Task statement
Reproduce the entries shown below only from the line with "turned = revolve(make_face(outline), Axis.X)" down to the line with "if empty is", keeping both end lines and copying each one exactly.

Source material
— BEGIN —

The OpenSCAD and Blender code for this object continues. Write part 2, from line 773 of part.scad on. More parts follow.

— END —
— BEGIN —

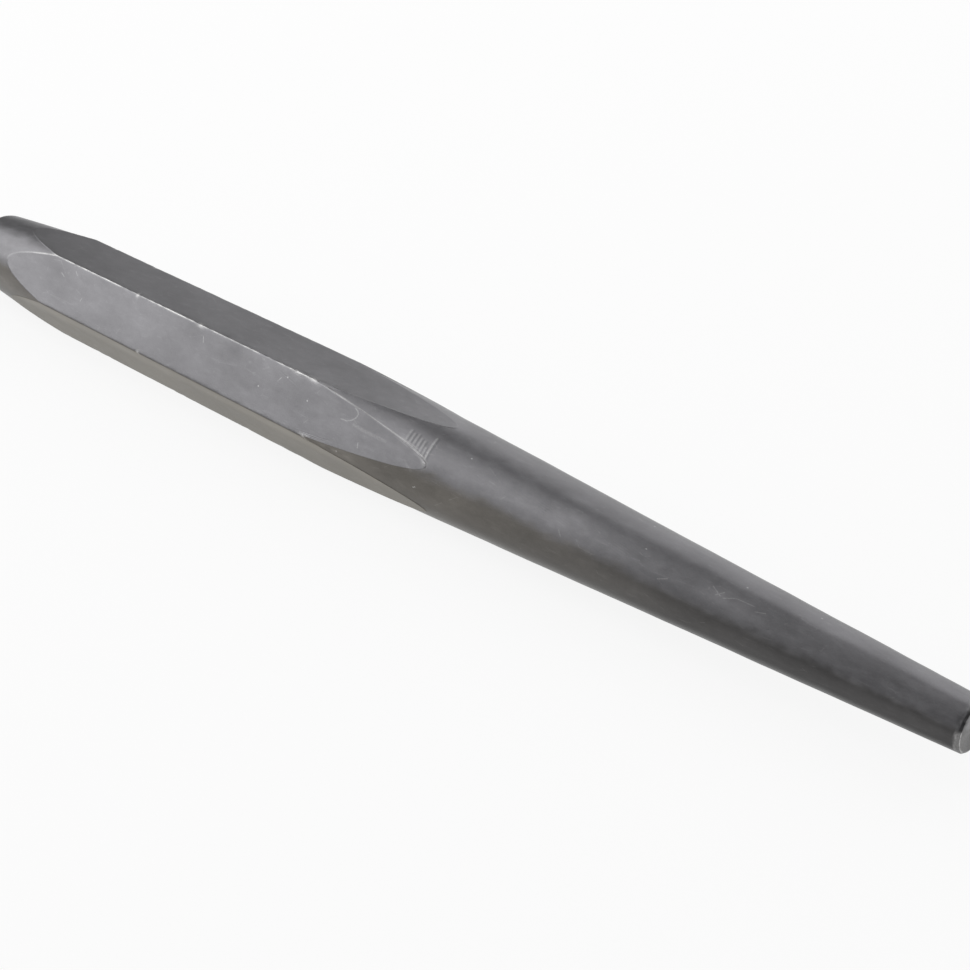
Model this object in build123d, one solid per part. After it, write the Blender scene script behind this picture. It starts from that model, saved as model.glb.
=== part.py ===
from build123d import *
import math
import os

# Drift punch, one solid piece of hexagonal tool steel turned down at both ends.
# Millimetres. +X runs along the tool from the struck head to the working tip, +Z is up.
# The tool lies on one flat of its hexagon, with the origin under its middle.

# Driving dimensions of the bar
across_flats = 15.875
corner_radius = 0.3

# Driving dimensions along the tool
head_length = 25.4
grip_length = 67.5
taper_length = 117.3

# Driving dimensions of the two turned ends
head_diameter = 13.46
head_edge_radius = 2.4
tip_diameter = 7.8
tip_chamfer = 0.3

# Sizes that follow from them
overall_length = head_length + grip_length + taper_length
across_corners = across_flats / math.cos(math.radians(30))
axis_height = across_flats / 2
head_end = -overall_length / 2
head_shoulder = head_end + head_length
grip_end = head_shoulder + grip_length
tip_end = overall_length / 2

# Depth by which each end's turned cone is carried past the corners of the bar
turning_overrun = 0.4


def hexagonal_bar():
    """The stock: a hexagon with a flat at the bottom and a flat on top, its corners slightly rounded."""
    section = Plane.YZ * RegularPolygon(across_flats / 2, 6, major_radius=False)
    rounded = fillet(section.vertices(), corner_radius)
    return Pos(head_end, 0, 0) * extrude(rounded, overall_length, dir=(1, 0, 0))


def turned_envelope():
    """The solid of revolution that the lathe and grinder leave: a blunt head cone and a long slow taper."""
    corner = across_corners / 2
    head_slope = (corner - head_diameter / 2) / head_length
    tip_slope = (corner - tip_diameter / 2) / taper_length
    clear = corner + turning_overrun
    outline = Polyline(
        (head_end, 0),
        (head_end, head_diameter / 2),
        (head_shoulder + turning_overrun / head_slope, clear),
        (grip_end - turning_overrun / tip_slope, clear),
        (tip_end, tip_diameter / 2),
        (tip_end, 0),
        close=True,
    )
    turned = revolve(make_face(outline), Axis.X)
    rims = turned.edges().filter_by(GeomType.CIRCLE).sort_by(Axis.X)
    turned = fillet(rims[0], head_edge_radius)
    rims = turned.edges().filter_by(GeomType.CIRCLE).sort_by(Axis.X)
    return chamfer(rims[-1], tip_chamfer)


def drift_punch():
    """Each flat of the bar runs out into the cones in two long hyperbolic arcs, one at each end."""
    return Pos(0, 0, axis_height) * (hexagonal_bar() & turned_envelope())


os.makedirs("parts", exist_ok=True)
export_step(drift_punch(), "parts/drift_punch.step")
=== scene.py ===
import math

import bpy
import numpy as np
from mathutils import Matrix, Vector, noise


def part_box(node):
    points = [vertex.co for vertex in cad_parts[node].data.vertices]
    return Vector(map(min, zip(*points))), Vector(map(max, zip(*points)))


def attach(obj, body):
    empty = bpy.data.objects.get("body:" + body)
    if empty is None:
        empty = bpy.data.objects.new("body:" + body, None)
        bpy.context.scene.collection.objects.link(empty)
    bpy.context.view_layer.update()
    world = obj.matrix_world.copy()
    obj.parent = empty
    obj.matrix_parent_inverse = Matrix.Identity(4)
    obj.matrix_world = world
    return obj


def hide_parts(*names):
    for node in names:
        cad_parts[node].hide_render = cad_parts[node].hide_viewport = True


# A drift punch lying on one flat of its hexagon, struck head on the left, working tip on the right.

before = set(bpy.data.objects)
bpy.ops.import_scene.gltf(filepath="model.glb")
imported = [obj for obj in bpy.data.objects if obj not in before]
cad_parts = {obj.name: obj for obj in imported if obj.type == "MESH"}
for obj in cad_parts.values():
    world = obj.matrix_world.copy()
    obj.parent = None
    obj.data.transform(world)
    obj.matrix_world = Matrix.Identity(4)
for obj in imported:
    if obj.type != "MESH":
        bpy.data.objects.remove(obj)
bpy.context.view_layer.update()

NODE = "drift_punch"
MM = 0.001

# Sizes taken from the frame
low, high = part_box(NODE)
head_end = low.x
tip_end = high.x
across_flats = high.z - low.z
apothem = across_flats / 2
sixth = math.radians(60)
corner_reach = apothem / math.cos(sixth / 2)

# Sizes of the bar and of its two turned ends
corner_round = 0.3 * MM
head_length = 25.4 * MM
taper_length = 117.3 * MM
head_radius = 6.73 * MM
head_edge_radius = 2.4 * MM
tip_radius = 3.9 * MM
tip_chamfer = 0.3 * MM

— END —

Answer to the task
    turned = revolve(make_face(outline), Axis.X)
    rims = turned.edges().filter_by(GeomType.CIRCLE).sort_by(Axis.X)
    turned = fillet(rims[0], head_edge_radius)
    rims = turned.edges().filter_by(GeomType.CIRCLE).sort_by(Axis.X)
    return chamfer(rims[-1], tip_chamfer)


def drift_punch():
    """Each flat of the bar runs out into the cones in two long hyperbolic arcs, one at each end."""
    return Pos(0, 0, axis_height) * (hexagonal_bar() & turned_envelope())


os.makedirs("parts", exist_ok=True)
export_step(drift_punch(), "parts/drift_punch.step")
=== scene.py ===
import math

import bpy
import numpy as np
from mathutils import Matrix, Vector, noise


def part_box(node):
    points = [vertex.co for vertex in cad_parts[node].data.vertices]
    return Vector(map(min, zip(*points))), Vector(map(max, zip(*points)))


def attach(obj, body):
    empty = bpy.data.objects.get("body:" + body)
    if empty is None:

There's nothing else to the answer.